Authentic and Trustworthy Data: Does the autoethnography use authentic and trustworthy data? Accountable Research Process: Does the autoethnography follow a reliable research process and show the process clearly? Ethics Towards Others and Self: Does the autoethnography follow ethical steps to protect the rights of self and others presented and implicated in the autoethnography? Sociocultural Analysis and Interpretation: Does the autoethnography analyse and interpret the sociocultural meaning of the author’s personal experiences? Scholarly Contribution: Does the autoethnography attempt to make a scholarly contribution with its conclusion and engagement of the existing literature?

I am not sure I have done a great or even good autoethnography, but I feel a lot more confident about the process. And I also really appreciate being able to share the process via OSF (the pre-reg and the pre-print) and this blog (background detail).

How do we share findings?

This process - the pre-registration, the pre-printing, the talking about it online, feels to me to be the closest to the way Science, that hallowed thing, is supposed to be done. I’m basically saying “Hey, I tried a thing, this is how I tried it, what do you think?”

I found Andrew Gelman’s recent post about this Nature paper on the benefits of pre-registration being retracted to be an interesting read. I strongly agree with the conclusion that we should not view good research practices as having a moral component. We run the risk of thinking that good people do good science, and vice versa.
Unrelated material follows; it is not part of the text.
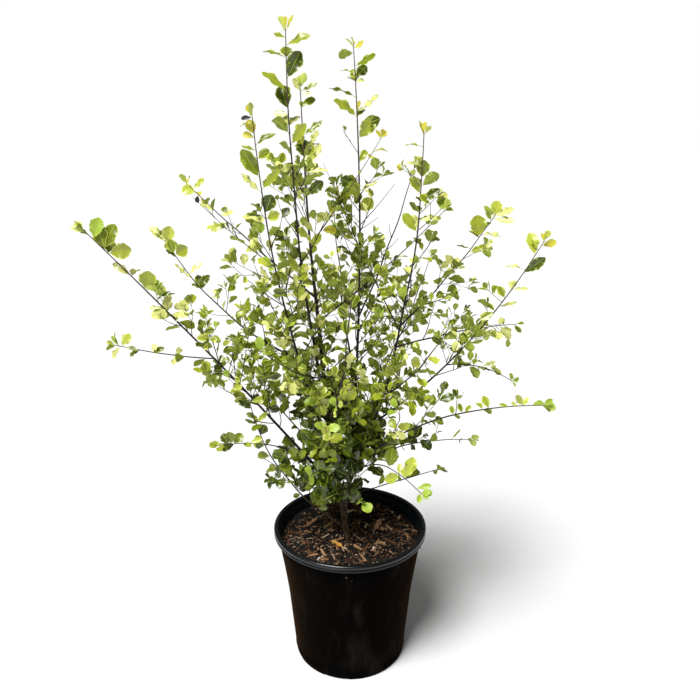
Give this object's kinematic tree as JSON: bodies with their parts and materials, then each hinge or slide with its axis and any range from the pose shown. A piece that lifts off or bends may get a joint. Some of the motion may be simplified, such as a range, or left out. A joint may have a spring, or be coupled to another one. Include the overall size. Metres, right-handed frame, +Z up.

But I think we’re a long way from that in our current discussions around methodology, and that while we are reliant on publication for employment, we are constantly shooting ourselves in the foot. Much like with my thoughts on Bayesian work, scientists need to feel secure enough in their employment to take risks openly. We must do more to divorce our livelihoods from the specific outcomes of our work if we really want to tackle science’s problems.